Material supplied -
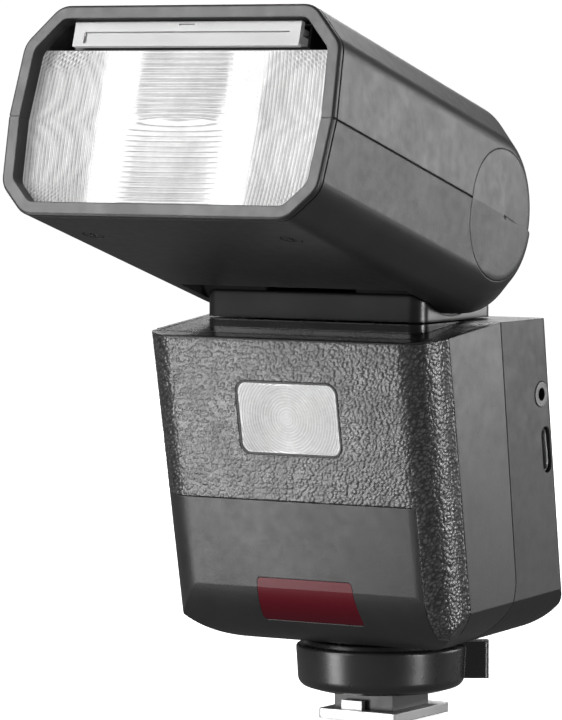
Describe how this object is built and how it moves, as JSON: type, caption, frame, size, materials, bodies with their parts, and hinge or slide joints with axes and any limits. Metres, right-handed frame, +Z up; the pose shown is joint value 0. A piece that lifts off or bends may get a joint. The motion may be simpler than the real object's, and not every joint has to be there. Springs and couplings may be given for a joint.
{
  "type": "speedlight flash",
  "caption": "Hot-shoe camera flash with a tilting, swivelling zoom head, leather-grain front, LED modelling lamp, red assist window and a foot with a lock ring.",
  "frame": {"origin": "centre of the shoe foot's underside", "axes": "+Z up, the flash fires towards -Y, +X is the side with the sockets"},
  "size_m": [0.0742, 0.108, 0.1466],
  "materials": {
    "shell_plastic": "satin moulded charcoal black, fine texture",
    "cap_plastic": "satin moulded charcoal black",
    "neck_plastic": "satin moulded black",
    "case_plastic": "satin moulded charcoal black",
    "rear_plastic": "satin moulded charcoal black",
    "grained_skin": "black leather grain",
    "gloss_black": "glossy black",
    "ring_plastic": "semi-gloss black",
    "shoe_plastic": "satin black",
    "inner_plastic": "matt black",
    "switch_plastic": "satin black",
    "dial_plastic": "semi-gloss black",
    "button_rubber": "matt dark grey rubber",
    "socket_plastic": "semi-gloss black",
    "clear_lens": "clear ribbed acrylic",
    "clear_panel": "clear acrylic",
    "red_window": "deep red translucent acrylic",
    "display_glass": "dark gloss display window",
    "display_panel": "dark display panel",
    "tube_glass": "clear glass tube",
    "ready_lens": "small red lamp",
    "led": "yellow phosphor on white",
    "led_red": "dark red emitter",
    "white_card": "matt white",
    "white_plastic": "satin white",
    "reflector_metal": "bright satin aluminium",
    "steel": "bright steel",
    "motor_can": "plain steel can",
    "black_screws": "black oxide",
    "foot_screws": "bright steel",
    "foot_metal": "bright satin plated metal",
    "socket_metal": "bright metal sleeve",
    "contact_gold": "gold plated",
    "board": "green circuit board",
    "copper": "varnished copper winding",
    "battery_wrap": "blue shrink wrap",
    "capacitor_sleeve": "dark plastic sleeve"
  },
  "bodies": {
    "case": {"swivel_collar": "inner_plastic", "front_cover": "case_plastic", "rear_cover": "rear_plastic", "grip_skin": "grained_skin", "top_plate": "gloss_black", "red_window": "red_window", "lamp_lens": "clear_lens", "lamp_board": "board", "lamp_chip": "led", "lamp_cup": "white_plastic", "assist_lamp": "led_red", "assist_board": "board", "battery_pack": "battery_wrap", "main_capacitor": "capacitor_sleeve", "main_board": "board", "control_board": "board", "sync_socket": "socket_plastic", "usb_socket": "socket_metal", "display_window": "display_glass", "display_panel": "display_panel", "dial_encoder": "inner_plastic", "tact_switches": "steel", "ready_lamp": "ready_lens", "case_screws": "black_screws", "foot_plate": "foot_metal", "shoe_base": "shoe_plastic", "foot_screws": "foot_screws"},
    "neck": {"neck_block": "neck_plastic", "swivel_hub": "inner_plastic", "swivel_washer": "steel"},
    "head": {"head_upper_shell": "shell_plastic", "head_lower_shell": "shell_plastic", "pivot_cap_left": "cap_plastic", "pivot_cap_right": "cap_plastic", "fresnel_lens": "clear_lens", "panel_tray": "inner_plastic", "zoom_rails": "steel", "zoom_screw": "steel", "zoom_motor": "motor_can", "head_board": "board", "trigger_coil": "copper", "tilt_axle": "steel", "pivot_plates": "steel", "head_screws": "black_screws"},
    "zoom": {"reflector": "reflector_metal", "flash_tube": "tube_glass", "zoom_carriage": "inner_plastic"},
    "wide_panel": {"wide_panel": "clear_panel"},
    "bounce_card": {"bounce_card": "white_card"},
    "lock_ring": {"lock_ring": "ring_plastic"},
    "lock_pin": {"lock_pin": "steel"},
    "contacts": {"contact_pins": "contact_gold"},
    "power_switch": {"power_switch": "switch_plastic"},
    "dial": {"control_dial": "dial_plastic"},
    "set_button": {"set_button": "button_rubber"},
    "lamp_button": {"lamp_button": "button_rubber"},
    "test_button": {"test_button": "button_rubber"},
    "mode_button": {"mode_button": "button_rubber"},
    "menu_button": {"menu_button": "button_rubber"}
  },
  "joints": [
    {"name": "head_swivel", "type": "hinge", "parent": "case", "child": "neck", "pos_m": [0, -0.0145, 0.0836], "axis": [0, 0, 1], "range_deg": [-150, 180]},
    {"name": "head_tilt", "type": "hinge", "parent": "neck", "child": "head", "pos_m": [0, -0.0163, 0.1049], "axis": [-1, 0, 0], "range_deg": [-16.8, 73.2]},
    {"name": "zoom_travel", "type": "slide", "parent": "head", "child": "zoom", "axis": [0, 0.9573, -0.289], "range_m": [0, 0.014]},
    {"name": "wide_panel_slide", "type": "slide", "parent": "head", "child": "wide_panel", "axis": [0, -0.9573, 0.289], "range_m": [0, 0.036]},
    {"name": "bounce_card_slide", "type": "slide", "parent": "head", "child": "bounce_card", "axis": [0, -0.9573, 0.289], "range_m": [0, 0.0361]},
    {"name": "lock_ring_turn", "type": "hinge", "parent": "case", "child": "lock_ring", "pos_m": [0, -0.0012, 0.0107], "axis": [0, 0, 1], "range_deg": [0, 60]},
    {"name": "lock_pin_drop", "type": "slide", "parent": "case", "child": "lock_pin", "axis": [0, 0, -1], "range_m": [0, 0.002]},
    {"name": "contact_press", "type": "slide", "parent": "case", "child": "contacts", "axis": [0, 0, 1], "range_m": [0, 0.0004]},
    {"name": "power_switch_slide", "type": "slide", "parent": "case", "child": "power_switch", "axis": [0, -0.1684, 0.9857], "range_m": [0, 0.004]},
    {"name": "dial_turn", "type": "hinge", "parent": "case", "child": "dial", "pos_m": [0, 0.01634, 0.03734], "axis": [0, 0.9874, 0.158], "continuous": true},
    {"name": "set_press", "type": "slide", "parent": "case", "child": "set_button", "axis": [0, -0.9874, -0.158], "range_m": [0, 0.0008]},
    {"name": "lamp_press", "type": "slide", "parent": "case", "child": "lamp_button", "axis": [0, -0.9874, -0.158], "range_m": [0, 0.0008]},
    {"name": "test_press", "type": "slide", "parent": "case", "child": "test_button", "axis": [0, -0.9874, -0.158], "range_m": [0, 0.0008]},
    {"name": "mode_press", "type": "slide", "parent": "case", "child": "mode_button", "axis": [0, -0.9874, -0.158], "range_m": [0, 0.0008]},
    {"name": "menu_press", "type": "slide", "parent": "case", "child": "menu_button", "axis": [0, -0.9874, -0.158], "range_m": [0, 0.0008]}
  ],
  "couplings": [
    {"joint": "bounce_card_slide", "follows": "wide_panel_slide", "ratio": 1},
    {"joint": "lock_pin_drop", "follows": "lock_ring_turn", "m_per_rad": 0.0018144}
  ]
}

* * *

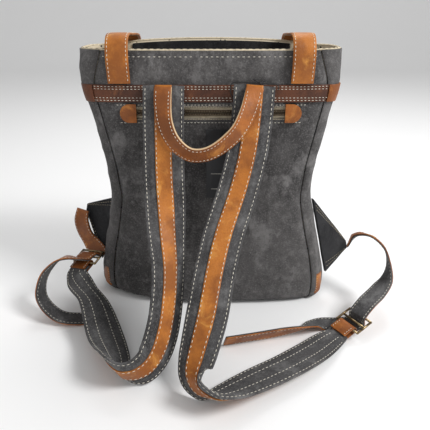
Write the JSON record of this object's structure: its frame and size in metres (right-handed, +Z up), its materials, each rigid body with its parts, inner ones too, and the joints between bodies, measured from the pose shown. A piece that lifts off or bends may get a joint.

---

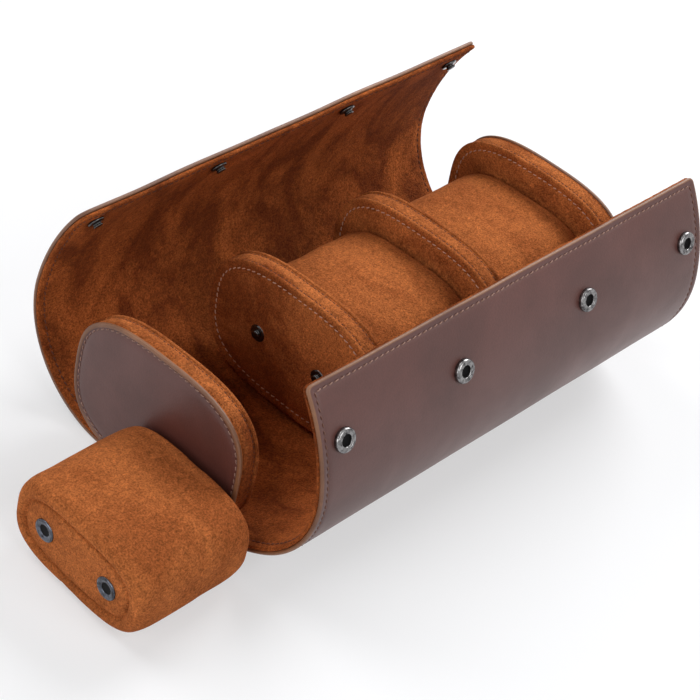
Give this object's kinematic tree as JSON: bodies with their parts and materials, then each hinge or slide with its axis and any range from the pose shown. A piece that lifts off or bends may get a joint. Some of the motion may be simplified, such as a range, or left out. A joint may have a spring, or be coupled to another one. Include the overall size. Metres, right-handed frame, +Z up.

What is expected - Extract every line above containing the word "caption".

Full solution -
Describe how this object is built and how it moves, as JSON: type, caption, frame, size, materials, bodies with their parts, and hinge or slide joints with axes and any limits. Metres, right-handed frame, +Z up; the pose shown is joint value 0. A piece that lifts off or bends may get a joint. The motion may be simpler than the real object's, and not every joint has to be there. Springs and couplings may be given for a joint.
  "caption": "Hot-shoe camera flash with a tilting, swivelling zoom head, leather-grain front, LED modelling lamp, red assist window and a foot with a lock ring.",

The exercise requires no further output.